Exercise: Show, in full, each line of the data that contains "scene".

⟨

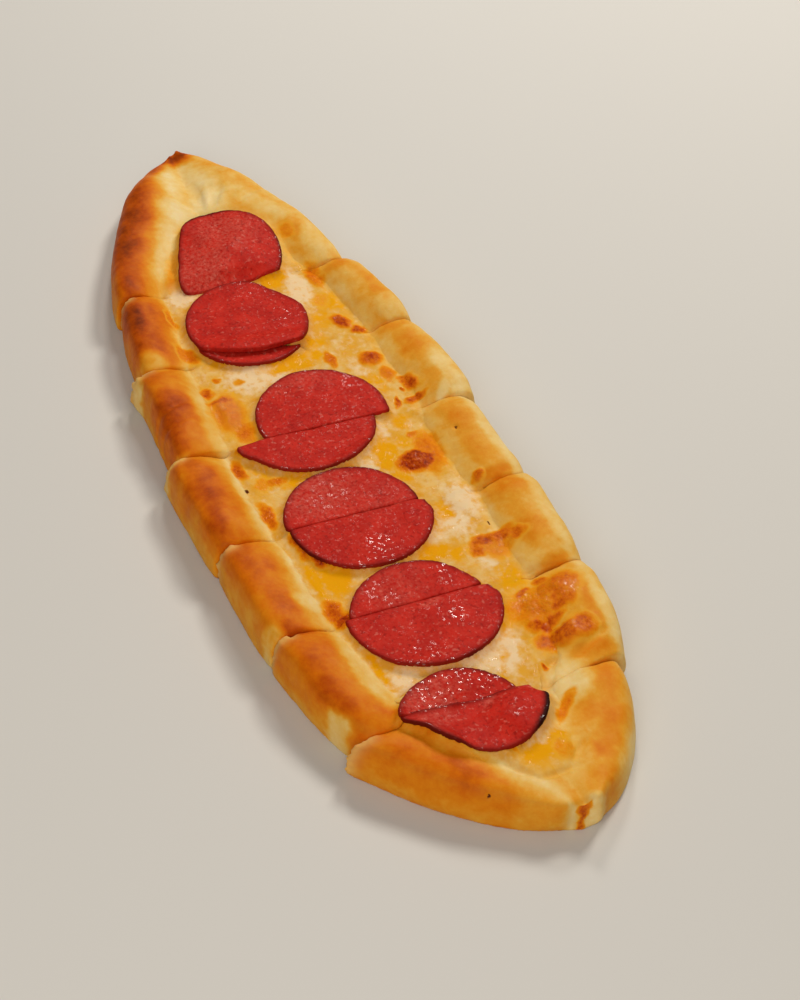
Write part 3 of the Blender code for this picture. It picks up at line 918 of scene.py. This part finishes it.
def lay_cheese(number):
    far, near = sheet_ends(number)
    columns = round((near[0] - far[0]) / CHEESE_CELL)
    bpy.ops.mesh.primitive_grid_add(x_subdivisions=columns, y_subdivisions=150, size=2.0)
    piece = bpy.context.object
    piece.name = f"cheese_{number}"
    grid = points_of(piece)
    points = grid.copy()
    points[:, 0] = far[0] + (near[0] - far[0]) * (grid[:, 0] + 1.0) / 2.0
    reach_up = np.interp(points[:, 0], STATIONS, TROUGH[1]) + CLIMB
    reach_down = np.interp(points[:, 0], STATIONS, TROUGH[-1]) + CLIMB
    points[:, 1] = -reach_down + (reach_up + reach_down) * (grid[:, 1] + 1.0) / 2.0
    lean = far[1] + (near[1] - far[1]) * (grid[:, 0] + 1.0) / 2.0
    points[:, 0] += lean * points[:, 1]
    points[:, 2] = 0.0

    level = np.interp(points[:, 0], STATIONS, LEVEL)
    dough = np.array([dough_below(x, y) for x, y, _ in points])
    points[:, 2] = np.maximum(level, dough)
    baked = bake(points)
    place, blister, pool = across(points), baked["blister"], strongest(points, POOLS, 0.9)
    lumps = 0.50 * grain(points, 11.0 * MM, 1.0) + 0.16 * grain(points, 4.0 * MM, 2.0)
    lumps += 0.05 * grain(points, 1.6 * MM, 6.0)
    relief = lumps * (1.0 - 0.6 * pool) + 0.4 * strongest(points, FRESH, 0.6) - 0.2 * pool
    relief += blister * (0.3 + 0.6 * np.abs(grain(points, 2.2 * MM, 7.0, 3)))
    relief = relief * MM + heaped(wander(points), HEAPS) * ease((place - 0.9) / 0.2)
    inside = ease((place - 0.86 - 0.04 * grain(points, 8.0 * MM, 9.0)) / 0.24) * before_tip(points)
    inside *= 1.0 - strongest(points, BARE, 0.5) * (place < 1.25)
    flat, climbing = level + relief, dough + FILM + 0.15 * relief
    fillet = 0.5 * FILLET * np.exp(-abs(flat - climbing) / FILLET)
    sheet = np.maximum(flat, climbing) + fillet
    points[:, 2] = inside * sheet + (1.0 - inside) * (dough - 0.5 * MM)
    points[:, 2], near_round = nestle(points)
    move_points(piece, points)

    select_only(piece)
    bpy.ops.object.mode_set(mode="EDIT")
    bpy.ops.mesh.select_all(action="SELECT")
    bpy.ops.mesh.extrude_region_move(TRANSFORM_OT_translate={"value": (0.0, 0.0, -CHEESE_DEPTH)})
    bpy.ops.mesh.select_all(action="SELECT")
    bpy.ops.mesh.normals_make_consistent(inside=False)
    bpy.ops.object.mode_set(mode="OBJECT")
    for name, values in (*baked.items(), ("near_round", near_round)):
        paint(piece, name, np.concatenate((values, values)))
    return piece


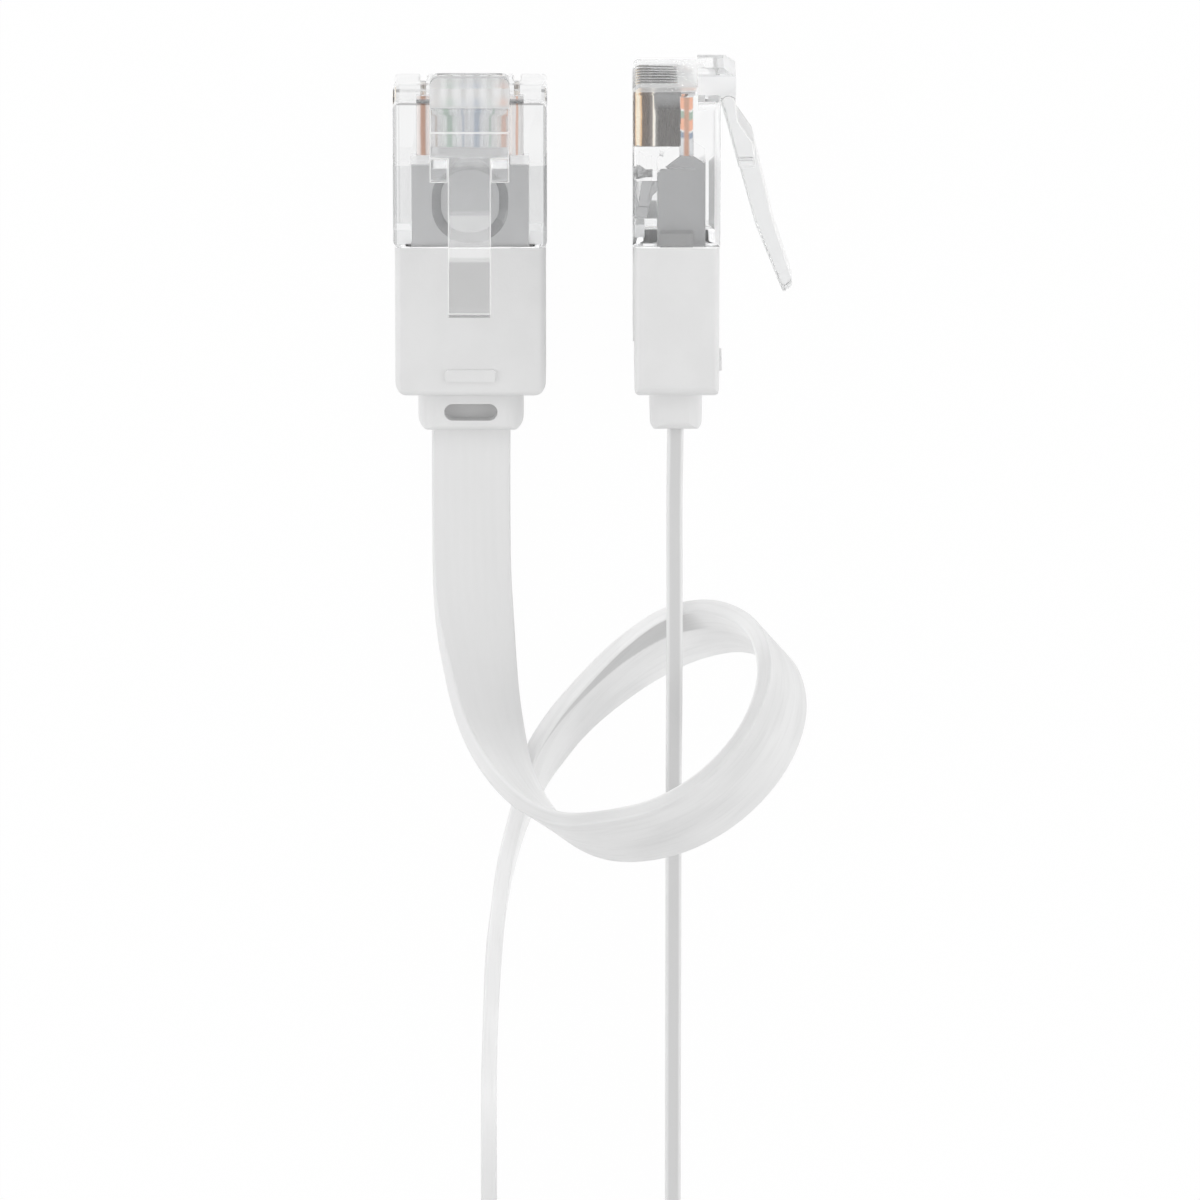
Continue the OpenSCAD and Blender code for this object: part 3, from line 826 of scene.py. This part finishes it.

⟩

Reply to the exercise:
Write part 3 of the Blender code for this picture. It picks up at line 918 of scene.py. This part finishes it.
Continue the OpenSCAD and Blender code for this object: part 3, from line 826 of scene.py. This part finishes it.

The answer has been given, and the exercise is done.